14 July 2019

TakLong way to go

Of all my travels, old and new, this one is among my favorites for one special reason: experienced it the most inconvenient yet best possible way. I would, in any day, give this a perfect score. While it’s true that there is so much in store for Iloilo or in other parts of Guimaras, our itinerary favored a rather unusual route, a road less traveled so to speak. 

The story started in the usual fashion; departed from Manila then boarded a plane straight to Cabatuan. But instead of taking the usual course to the renowned Gigantes Island, we opted to catch that 20-minute boat ride headed to Jordan via Ortiz Wharf. Shortly after, braved that long fx ride to the south end part of the island to take a leap of faith to Taklong Island. The story from there on was a little embarrassing. But looking at it from a brighter perspective, it’s actually a feat unmatched so far. This experience that we succumbed to was an accidental kind but a breakthrough one.

It was past noontime when we arrived at the tip of the Nueva Valencia tail end, gateway to the Taklong Island aka South Point Islands. It turned out the island wasn’t supposed to be open for visitors during that time and prior arrangement with the UPV Miag-ao Admin Office is necessary. With the mobile signal in the area scarce, we found ourselves clueless of what to do next hopelessly getting ourselves into that bitter pit of a situation. Clearly, we were on a brink of a massive adventure failure barely looking at our deplorable position. 

Goodness gracious, we were able to reach the right person to make this nearly impossible stint become possible, after several communications with the locals. As it turned out, our saving grace was a UP Visayas professor who happened to be a project leader of an ongoing research at that time in pursuit of the rehabilitation of the area after the severe oil spill a couple of years back. Guess the UP card worked its wonders and saved the day.

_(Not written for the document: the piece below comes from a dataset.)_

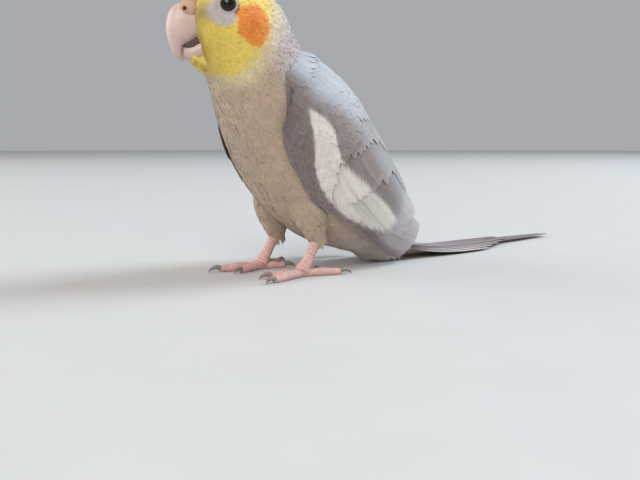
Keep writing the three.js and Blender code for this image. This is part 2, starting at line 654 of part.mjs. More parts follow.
function buildLegs() {
  for (const [name, side] of Object.entries(SIDES)) {
    const foot = footSolid(side).subtract(thighSolid(side, SEAM));
    const claws = TOES.map((toe) => clawSolid(side, toe).subtract(foot).subtract(floorBlock));
    const thigh = thighSolid(side).subtract(fleshRoom);
    add(`thigh_${name}`, largest(thigh), MATERIALS.body);
    add(`foot_${name}`, largest(foot.subtract(floorBlock)), MATERIALS.foot);
    TOES.forEach((toe, i) => add(`claw_${toe.name}_${name}`, largest(claws[i]), MATERIALS.claw));
  }
}

buildHead(partedFlesh());
buildWings();
add("tail", tailSolid, MATERIALS.tail);
buildLegs();

// The origin is on the floor under the middle of the whole bird.
const middle = new THREE.Box3().setFromObject(bird).getCenter(new THREE.Vector3());
for (const mesh of bird.children) mesh.geometry.translate(-middle.x, -middle.y, 0);

export default bird;
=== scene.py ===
"""A cockatiel, life size, on a pale floor: one skin, feathers, bill, eyes and feet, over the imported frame.

Shapes are worked out in millimetres in the bird's own frame, as the solids have them, and moved into the
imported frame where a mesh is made."""

import math
from dataclasses import dataclass

import bmesh
import bpy
import numpy as np
from mathutils import Matrix, Vector
from mathutils.kdtree import KDTree


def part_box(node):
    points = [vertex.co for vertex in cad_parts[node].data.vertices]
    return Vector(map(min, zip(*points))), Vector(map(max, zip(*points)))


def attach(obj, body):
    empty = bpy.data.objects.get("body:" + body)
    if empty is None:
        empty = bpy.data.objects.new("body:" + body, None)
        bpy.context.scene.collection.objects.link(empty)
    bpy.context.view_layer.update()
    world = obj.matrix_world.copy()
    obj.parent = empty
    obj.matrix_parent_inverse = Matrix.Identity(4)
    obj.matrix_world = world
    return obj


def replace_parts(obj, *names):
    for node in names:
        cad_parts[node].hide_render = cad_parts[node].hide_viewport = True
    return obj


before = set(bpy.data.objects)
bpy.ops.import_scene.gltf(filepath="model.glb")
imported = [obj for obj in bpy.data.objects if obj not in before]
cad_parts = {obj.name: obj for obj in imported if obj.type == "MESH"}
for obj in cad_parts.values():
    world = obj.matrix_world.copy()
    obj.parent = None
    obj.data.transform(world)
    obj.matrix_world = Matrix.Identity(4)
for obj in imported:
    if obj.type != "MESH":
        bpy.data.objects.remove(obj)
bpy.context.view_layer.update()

# Shape, in millimetres, as the solids have it
HEAD = np.array([-2.0, -23.3, 102.3])
HEAD_YAW = math.radians(22)
EYE_RADIUS = 3.6
EYE_AT = (2.9, 2.1, 10.9)
WING_LENGTH = 117.0
TAIL_LENGTH = 152.0
FOOT_SPREAD = 13.5
ANKLE = (8.5, 15.0)
KNEE = (10.5, 3.0, 34.0)
THIGH_RADII = (8.0, 7.2, 3.4)
UP = np.array([0.0, 0.0, 1.0])
SIDEWAYS = np.array([1.0, 0.0, 0.0])
FORWARD = np.array([-math.sin(HEAD_YAW), -math.cos(HEAD_YAW), 0.0])
LEFT = np.array([math.cos(HEAD_YAW), -math.sin(HEAD_YAW), 0.0])
SIDES = (("left", 1), ("right", -1))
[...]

The rest of the day was spent over a short island tour course, which was more of the reflection kind of afternoon. There’s something special in the place more than its devastated beauty that got under my skin in the best, and at the same time, hard way. Traces of the recent tragedy still linger all over the place – black oil residues embracing the coastline rocks, helplessly damaged and lifeless corals, and the memory of a thousand hermit crabs that never made it alive during that dark chapter – the most precious things are indeed those those that are helpless. The spot itself speaks volumes of its truth, an undeniable story of grief, painful enough to be overlooked. All the more it hurts with the fact that humans, the supposed protectors and preservers of this gift, were the root cause of this trouble.  

The sun was about the set towards the end of that short roundabout. Too ironic how such wonderful sunset graces such broken things reassuringly exclaiming loud peace in the midst of the silent chaos, momentarily covering up all the crimes of the past. I took my time appreciating the rocky outcrop curves and edges, the exquisiteness in the outstretch of sandbars, and the lush forest of mangroves. The sun rays candidly kissed the soft sea breeze echoing a resounding hope for the each and every part of that ecosystem trying to recover from the sorry heartbreak. I wish people could be like all these things – able to recuperate gracefully amidst the adversities. Sure it is a long and enduring process but really, all we need is all the help we can get from those who cares, and a considerable amount of time.

Here’s also to low-key hoping that people would be more forgiving to others and to themselves. Sure it was someone’s fault that what happened has happened, but we also have the choice to make a better case out of the situation. May we all find peace and courage in fixing broken things and patient enough to allow whatever wounds there is to heal properly. We deserve it and we owe it to ourselves.